Reproduce only the lines from the one containing "const clasp = new THREE.Group();" through the one containing "if empty is", exactly as written and with both ends included.

Exercise material start

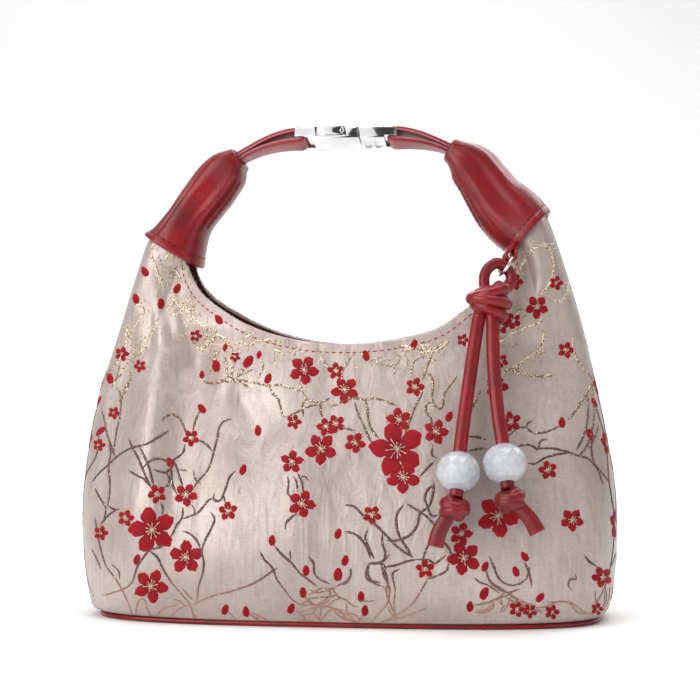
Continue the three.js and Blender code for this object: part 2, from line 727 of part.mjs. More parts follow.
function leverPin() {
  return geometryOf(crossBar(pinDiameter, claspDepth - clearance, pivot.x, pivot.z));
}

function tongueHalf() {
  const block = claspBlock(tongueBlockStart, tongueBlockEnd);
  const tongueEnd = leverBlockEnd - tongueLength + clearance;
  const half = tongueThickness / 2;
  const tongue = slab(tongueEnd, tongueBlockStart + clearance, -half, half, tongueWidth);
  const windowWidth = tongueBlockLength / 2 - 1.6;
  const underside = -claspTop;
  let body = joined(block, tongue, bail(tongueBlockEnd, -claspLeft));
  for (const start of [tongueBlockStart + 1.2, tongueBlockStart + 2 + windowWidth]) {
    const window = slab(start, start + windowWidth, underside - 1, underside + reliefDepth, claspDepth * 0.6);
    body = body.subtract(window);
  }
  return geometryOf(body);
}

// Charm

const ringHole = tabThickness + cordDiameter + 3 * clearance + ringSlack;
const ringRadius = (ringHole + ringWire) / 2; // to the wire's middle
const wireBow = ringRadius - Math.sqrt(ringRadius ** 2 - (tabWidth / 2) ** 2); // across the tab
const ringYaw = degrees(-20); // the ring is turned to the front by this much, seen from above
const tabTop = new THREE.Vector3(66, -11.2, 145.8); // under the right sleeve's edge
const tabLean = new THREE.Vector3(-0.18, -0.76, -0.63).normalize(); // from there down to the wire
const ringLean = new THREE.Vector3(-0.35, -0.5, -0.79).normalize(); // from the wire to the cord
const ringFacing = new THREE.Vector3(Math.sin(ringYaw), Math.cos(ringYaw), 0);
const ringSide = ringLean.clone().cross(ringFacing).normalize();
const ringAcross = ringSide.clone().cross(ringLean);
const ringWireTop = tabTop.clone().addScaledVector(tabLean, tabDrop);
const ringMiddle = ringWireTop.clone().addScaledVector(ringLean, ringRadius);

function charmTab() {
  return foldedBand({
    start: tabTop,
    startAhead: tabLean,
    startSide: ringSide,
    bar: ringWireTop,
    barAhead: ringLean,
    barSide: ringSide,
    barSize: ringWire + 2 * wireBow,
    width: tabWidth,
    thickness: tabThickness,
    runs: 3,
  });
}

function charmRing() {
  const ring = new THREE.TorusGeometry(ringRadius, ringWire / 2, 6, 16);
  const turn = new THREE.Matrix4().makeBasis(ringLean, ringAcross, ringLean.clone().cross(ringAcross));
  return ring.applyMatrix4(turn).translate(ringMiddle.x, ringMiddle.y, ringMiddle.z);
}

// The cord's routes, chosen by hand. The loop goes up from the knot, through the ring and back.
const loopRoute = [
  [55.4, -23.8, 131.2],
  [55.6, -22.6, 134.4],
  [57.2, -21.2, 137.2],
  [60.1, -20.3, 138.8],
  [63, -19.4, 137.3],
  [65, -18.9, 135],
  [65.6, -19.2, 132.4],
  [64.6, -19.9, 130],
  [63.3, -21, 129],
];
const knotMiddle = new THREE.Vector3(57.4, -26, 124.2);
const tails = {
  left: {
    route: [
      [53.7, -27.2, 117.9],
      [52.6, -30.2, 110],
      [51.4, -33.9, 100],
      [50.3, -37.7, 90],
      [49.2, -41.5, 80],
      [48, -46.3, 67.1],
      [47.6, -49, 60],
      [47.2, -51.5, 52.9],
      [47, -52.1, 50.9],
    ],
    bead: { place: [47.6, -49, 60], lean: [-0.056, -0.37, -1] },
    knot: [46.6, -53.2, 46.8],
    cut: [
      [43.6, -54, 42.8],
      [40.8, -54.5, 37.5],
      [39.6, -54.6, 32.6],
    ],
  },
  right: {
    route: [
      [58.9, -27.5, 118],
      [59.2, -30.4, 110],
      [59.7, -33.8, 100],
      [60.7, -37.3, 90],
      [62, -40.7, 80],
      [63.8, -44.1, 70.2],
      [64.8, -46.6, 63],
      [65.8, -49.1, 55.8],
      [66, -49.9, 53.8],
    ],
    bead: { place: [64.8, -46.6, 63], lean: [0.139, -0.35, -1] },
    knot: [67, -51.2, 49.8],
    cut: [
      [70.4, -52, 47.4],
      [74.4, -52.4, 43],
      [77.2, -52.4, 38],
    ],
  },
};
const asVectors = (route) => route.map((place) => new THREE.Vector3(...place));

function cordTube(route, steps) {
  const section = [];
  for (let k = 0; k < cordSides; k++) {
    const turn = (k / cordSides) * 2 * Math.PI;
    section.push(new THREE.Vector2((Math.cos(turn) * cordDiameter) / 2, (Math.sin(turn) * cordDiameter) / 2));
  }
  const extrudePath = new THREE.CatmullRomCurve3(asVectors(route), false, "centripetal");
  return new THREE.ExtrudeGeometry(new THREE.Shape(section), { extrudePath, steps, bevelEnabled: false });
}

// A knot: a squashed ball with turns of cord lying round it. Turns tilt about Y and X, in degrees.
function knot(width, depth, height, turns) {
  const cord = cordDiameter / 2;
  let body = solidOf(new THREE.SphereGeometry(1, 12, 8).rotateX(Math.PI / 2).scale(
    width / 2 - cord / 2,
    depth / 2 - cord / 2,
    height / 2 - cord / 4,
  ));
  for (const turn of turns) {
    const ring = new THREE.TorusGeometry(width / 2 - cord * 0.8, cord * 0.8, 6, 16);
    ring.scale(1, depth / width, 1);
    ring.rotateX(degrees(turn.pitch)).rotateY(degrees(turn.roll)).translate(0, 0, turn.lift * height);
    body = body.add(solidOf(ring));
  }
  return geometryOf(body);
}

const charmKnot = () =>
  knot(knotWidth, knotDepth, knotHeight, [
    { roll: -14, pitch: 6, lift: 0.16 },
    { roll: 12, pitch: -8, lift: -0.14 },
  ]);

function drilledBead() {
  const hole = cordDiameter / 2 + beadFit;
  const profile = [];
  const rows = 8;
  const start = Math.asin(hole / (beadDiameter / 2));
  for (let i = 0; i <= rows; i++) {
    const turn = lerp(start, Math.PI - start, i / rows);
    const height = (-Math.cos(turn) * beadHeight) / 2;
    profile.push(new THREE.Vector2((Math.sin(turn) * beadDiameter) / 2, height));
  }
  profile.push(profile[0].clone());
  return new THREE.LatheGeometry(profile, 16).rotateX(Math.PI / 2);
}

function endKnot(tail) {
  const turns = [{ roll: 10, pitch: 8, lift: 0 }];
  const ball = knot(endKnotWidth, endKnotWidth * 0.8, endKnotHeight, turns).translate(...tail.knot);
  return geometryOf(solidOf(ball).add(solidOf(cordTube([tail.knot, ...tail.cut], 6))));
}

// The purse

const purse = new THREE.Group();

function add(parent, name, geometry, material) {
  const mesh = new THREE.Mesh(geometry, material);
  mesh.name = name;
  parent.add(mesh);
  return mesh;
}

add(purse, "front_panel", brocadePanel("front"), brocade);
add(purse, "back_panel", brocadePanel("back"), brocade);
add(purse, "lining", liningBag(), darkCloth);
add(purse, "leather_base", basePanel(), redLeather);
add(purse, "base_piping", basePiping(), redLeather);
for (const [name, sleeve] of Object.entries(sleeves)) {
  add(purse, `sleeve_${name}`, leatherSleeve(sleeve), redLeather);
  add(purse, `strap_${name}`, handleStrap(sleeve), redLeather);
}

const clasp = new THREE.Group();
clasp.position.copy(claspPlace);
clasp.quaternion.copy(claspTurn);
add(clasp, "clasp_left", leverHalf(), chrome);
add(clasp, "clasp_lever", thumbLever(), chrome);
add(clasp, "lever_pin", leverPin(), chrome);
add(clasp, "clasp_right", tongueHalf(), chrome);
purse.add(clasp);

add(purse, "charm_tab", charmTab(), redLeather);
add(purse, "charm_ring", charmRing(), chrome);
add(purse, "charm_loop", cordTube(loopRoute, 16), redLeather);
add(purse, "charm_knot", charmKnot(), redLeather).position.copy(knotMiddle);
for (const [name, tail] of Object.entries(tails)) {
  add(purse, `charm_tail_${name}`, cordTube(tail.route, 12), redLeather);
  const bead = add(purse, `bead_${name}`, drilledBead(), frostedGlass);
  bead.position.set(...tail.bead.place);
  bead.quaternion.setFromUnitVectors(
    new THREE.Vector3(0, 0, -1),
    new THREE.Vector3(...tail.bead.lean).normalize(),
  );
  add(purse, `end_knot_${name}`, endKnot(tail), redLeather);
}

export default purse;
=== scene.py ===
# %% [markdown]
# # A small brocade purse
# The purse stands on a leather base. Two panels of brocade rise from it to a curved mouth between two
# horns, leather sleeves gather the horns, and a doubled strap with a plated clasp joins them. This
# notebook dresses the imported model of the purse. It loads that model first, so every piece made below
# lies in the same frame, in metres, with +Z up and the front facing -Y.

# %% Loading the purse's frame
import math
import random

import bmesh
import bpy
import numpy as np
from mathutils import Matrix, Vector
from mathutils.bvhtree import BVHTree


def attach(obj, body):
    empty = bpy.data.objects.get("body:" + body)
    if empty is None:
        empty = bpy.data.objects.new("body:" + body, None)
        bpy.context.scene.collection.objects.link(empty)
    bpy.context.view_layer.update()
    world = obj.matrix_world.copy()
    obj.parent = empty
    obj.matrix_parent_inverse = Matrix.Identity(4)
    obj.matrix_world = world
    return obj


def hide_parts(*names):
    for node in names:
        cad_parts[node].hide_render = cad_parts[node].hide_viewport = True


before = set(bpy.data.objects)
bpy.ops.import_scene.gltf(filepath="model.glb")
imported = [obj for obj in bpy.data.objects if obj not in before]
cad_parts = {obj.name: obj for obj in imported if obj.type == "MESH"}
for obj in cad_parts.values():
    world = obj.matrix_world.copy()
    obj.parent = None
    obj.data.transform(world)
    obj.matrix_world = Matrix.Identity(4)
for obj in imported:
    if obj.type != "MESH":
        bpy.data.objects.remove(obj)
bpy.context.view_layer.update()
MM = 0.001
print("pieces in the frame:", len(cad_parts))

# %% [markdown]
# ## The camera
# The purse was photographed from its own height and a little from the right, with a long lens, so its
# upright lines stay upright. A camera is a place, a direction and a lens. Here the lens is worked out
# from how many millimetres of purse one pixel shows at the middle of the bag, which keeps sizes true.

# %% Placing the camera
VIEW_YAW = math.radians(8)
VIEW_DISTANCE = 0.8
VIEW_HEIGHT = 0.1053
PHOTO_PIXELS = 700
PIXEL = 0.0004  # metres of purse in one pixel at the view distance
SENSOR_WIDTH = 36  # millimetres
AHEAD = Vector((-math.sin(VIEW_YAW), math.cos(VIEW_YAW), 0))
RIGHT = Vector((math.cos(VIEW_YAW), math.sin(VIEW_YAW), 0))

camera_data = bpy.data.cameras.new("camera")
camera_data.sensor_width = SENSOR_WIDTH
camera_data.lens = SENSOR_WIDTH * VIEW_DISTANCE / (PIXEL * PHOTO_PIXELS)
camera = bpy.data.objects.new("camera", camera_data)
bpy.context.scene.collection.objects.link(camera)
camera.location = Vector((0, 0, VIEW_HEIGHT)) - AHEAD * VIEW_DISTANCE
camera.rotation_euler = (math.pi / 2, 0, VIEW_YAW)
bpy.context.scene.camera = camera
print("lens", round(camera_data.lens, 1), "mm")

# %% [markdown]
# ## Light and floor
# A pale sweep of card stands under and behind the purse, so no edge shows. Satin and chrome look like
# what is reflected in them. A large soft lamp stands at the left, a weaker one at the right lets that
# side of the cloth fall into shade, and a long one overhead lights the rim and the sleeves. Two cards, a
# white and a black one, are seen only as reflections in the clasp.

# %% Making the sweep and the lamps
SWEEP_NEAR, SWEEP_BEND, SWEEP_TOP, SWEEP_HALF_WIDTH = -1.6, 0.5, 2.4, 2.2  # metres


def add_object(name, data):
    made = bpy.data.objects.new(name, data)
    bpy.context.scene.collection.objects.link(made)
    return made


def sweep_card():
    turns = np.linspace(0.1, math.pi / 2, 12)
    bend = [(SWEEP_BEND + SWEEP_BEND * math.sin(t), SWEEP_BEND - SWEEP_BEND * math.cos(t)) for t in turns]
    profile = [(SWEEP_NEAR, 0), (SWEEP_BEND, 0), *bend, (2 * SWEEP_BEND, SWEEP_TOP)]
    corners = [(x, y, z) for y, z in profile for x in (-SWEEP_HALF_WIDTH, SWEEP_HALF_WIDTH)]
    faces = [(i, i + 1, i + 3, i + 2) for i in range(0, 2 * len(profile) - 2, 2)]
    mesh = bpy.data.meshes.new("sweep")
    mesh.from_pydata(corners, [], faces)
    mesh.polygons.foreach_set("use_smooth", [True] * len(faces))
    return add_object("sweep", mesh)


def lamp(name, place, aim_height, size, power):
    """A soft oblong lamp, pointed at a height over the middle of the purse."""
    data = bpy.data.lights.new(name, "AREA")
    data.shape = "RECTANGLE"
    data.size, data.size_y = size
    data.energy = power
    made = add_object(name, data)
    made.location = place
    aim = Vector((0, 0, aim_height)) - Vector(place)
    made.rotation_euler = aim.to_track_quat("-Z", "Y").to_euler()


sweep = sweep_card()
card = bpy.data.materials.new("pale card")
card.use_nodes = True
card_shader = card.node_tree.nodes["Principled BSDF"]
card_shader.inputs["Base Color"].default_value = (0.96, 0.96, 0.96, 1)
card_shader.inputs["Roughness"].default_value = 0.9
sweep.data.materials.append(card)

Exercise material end
Exercise material start

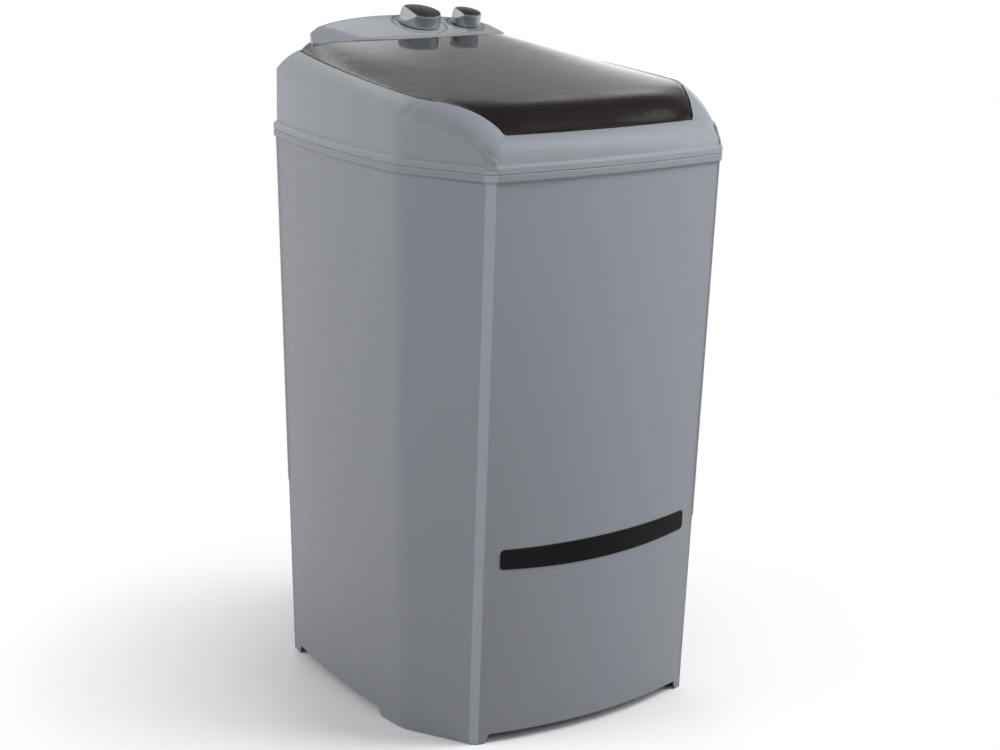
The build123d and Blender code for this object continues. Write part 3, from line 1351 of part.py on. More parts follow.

Exercise material end
Exercise material start

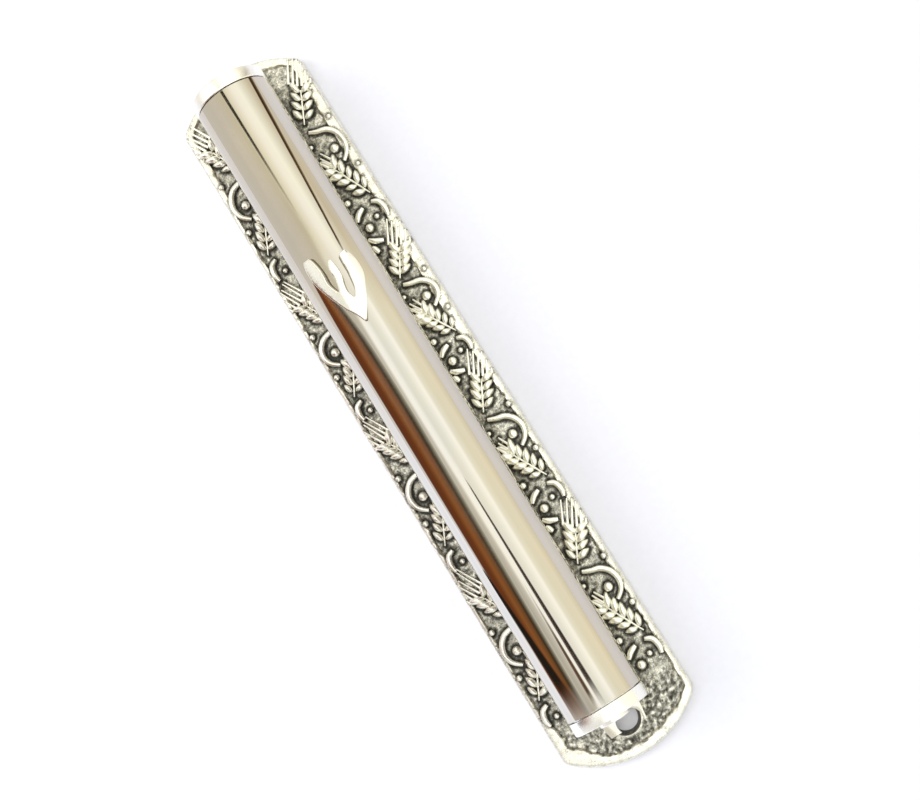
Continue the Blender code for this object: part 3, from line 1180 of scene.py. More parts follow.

Exercise material end

[Output of the task]:
const clasp = new THREE.Group();
clasp.position.copy(claspPlace);
clasp.quaternion.copy(claspTurn);
add(clasp, "clasp_left", leverHalf(), chrome);
add(clasp, "clasp_lever", thumbLever(), chrome);
add(clasp, "lever_pin", leverPin(), chrome);
add(clasp, "clasp_right", tongueHalf(), chrome);
purse.add(clasp);

add(purse, "charm_tab", charmTab(), redLeather);
add(purse, "charm_ring", charmRing(), chrome);
add(purse, "charm_loop", cordTube(loopRoute, 16), redLeather);
add(purse, "charm_knot", charmKnot(), redLeather).position.copy(knotMiddle);
for (const [name, tail] of Object.entries(tails)) {
  add(purse, `charm_tail_${name}`, cordTube(tail.route, 12), redLeather);
  const bead = add(purse, `bead_${name}`, drilledBead(), frostedGlass);
  bead.position.set(...tail.bead.place);
  bead.quaternion.setFromUnitVectors(
    new THREE.Vector3(0, 0, -1),
    new THREE.Vector3(...tail.bead.lean).normalize(),
  );
  add(purse, `end_knot_${name}`, endKnot(tail), redLeather);
}

export default purse;
=== scene.py ===
# %% [markdown]
# # A small brocade purse
# The purse stands on a leather base. Two panels of brocade rise from it to a curved mouth between two
# horns, leather sleeves gather the horns, and a doubled strap with a plated clasp joins them. This
# notebook dresses the imported model of the purse. It loads that model first, so every piece made below
# lies in the same frame, in metres, with +Z up and the front facing -Y.

# %% Loading the purse's frame
import math
import random

import bmesh
import bpy
import numpy as np
from mathutils import Matrix, Vector
from mathutils.bvhtree import BVHTree


def attach(obj, body):
    empty = bpy.data.objects.get("body:" + body)
    if empty is None:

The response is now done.